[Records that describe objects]
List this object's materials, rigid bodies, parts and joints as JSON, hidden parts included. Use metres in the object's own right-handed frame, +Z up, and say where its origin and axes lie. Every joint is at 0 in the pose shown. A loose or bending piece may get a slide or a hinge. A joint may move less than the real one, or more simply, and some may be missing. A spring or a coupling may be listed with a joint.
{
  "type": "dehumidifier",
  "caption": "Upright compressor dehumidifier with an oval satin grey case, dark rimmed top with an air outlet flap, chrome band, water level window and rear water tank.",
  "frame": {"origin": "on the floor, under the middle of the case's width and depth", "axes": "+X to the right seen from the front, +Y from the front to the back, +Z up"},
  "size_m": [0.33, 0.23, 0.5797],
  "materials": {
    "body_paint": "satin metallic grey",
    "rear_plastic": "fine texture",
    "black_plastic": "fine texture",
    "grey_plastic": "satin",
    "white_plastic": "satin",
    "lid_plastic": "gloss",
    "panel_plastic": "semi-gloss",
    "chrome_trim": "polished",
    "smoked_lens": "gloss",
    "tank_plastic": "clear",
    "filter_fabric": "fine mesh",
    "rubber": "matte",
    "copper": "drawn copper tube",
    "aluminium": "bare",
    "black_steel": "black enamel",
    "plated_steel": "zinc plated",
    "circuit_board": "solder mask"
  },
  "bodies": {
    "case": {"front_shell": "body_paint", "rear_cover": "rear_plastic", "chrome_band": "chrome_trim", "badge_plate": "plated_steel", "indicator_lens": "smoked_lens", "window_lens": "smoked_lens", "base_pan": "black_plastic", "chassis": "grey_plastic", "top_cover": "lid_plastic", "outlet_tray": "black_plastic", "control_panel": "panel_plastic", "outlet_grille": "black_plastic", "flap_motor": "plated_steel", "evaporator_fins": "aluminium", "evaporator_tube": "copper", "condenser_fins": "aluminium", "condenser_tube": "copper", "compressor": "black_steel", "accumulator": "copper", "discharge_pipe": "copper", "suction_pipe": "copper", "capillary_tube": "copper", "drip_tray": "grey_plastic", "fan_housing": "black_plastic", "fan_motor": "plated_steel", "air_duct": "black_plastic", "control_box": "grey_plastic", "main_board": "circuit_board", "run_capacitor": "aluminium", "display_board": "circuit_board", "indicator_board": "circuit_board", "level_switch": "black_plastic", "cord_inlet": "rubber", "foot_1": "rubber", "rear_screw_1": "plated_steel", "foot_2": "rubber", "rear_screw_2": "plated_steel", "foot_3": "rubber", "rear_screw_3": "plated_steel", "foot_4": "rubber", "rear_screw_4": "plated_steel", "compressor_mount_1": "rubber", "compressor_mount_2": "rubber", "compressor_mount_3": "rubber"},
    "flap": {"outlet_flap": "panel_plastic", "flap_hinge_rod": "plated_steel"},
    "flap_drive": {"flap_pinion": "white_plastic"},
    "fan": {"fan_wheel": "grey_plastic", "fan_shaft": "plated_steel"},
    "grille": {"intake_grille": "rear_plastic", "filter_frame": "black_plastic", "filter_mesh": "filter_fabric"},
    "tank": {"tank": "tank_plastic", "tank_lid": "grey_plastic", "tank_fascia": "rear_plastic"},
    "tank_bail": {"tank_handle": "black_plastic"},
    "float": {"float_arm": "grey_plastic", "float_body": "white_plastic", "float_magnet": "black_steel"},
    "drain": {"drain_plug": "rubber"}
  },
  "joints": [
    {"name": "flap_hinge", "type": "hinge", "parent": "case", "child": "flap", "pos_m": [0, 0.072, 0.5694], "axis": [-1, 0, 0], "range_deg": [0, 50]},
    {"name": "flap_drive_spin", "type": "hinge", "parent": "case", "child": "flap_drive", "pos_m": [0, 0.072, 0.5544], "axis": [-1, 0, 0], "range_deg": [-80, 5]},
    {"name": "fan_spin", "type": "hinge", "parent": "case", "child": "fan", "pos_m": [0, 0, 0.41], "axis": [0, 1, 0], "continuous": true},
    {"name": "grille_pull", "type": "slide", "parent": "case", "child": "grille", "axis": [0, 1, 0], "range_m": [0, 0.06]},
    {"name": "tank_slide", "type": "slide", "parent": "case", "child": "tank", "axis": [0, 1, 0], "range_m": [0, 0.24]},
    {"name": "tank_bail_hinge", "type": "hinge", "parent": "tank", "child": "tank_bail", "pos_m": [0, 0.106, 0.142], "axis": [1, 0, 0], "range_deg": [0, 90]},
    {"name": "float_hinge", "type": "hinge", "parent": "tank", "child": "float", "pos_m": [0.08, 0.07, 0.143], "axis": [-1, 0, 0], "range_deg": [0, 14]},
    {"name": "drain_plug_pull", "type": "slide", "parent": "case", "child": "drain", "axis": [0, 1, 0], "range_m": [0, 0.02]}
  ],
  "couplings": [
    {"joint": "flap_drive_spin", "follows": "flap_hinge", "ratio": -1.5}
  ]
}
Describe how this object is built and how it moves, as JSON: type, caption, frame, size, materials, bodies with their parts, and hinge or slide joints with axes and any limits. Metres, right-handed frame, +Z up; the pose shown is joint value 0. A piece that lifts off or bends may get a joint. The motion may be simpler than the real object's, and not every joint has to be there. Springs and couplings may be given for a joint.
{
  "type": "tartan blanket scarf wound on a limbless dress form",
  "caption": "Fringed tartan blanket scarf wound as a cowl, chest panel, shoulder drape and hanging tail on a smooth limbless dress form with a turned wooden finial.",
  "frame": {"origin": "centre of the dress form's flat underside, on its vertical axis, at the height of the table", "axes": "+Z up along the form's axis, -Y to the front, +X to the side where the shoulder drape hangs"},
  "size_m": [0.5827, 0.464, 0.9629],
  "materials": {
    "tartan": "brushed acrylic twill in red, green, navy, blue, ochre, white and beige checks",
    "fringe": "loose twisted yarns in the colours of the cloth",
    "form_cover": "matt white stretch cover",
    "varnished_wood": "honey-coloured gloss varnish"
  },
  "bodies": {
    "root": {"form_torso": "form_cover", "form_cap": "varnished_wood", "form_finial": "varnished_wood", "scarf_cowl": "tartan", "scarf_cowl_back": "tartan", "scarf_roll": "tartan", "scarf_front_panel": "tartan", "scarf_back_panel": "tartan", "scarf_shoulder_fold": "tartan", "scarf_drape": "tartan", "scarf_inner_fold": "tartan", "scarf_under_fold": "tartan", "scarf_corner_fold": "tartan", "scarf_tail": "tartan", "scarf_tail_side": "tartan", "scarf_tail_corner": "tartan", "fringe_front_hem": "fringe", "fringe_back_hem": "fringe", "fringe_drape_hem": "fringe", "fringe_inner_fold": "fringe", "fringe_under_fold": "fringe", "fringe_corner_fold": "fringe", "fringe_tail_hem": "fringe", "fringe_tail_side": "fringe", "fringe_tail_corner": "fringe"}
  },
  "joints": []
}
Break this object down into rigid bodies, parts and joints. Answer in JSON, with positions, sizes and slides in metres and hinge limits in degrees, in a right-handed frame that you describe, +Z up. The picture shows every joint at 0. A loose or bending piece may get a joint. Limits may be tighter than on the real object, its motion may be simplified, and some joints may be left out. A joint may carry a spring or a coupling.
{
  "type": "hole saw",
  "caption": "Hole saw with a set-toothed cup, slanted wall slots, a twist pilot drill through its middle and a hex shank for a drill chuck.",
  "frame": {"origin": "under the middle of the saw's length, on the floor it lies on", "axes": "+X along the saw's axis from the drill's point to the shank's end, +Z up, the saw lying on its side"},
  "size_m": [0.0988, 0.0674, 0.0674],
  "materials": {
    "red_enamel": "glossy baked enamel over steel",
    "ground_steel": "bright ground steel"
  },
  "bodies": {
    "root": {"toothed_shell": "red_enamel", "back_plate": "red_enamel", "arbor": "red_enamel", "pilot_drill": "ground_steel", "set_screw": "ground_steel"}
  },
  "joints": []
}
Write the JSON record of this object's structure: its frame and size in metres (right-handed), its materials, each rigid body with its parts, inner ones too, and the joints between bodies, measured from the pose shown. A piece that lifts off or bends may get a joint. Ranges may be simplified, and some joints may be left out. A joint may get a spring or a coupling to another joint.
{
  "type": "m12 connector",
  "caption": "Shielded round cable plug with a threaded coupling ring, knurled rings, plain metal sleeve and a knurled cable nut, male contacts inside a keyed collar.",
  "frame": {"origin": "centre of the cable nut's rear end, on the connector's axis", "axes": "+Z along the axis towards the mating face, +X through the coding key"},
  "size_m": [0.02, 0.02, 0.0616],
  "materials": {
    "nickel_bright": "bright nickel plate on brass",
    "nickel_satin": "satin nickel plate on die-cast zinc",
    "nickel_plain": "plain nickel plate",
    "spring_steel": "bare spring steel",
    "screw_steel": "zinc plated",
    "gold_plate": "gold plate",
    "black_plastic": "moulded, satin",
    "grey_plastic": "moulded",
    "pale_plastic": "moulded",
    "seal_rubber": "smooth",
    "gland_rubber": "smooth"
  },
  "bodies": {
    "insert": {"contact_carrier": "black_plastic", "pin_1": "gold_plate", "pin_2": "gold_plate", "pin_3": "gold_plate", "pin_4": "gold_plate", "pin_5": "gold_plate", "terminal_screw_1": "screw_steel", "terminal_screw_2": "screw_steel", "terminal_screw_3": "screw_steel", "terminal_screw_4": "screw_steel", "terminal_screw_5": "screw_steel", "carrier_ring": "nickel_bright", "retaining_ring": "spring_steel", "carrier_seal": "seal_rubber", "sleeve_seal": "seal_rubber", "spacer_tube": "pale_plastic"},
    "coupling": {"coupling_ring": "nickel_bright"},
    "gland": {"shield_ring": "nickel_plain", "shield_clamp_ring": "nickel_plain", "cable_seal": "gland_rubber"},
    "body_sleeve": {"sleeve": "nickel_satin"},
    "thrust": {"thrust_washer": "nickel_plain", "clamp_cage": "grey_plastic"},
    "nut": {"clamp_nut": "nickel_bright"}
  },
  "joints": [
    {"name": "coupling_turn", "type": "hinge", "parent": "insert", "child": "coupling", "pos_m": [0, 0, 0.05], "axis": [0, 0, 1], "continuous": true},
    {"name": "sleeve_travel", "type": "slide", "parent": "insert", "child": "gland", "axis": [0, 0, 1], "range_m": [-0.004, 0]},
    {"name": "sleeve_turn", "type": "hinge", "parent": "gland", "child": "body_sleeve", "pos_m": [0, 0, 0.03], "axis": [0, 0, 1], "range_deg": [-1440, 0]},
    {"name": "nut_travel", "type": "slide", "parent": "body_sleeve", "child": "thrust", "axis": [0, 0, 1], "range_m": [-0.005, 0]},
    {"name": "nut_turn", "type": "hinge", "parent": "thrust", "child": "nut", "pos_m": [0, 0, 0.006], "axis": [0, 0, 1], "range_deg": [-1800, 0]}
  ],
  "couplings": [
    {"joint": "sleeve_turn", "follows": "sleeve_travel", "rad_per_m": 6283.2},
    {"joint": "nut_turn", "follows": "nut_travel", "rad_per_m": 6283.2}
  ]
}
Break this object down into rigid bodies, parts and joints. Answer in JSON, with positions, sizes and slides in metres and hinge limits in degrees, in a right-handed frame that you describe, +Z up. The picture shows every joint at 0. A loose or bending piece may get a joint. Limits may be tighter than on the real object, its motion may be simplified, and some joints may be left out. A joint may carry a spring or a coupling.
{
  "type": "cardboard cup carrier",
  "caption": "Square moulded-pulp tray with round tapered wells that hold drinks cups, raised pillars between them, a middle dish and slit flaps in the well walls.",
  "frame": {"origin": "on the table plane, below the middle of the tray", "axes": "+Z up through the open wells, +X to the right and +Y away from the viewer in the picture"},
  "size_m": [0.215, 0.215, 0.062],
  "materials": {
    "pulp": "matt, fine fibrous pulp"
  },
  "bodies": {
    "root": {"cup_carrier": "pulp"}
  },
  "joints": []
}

## TASK PROMPT
Identify and copy lines that hold the string "where".

## ANSWER TO THE PROBLEM
List this object's materials, rigid bodies, parts and joints as JSON, hidden parts included. Use metres in the object's own right-handed frame, +Z up, and say where its origin and axes lie. Every joint is at 0 in the pose shown. A loose or bending piece may get a slide or a hinge. A joint may move less than the real one, or more simply, and some may be missing. A spring or a coupling may be listed with a joint.
  "frame": {"origin": "centre of the dress form's flat underside, on its vertical axis, at the height of the table", "axes": "+Z up along the form's axis, -Y to the front, +X to the side where the shoulder drape hangs"},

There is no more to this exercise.